Browse 5 quotes about Cultural Anthropology.

Cultural Anthropology Quotes

“Melancholy pervades me every time I enter a souvenir shop. I have been to many of them around the world. I try not to buy anything for multiple reasons. One of them is because I find the way souvenir shops represent a country or a culture problematic, to say the least. The items you find there are almost always either much better or much worse than the way locals do things. Each item is glorified or trivialized – depending on the taste of the manufacturer and the demand of the buyers. They are always designed to give you a presumed idyllic and warm feeling about the country from which you buy them. In reality, many locals strive to get close to owning some of the items displayed in souvenir shops. Moreover, even if locals use items like those displayed, their daily lives are never as romantic and as smooth as the feeling you get in these shops. In a sense, then, souvenir shops are places where people and their cultures are objectified and romanticized par excellence. Their human joys are amplified. Their grand sorrows are downplayed or buried altogether. Their real histories are either erased or diluted at best. Nevertheless, I confess to you, I always end up buying honey. Perhaps because bees represent life to me. Perhaps because I find that healthy bees and wildlife speak volumes about the overall health of a place and its people?”
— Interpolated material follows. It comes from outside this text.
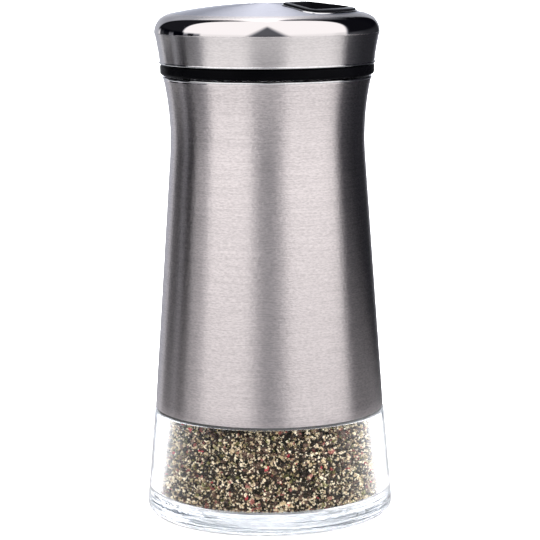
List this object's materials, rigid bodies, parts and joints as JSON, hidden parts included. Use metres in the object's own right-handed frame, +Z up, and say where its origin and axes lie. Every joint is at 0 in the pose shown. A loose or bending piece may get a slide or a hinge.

“In a real sense, the important question is never one of validity or truth. Truth exists in the realm of mathematics and in the philosophy of logic, not in perceptions of reality. For those who would understand the world about them, the question is not one of truth, but of utility. Do our investigations deepen our understanding, further our ability to ask more refined questions, and lead to better predictions of events? If so, then the research is justified. If not, it remains but sophistry.”

“By almost any definition, Homo naledi is not human. But if the present archaeological record reflects the complexity of Homo sapiens accurately, it means that naledi was significantly more complex than sapiens at the time.”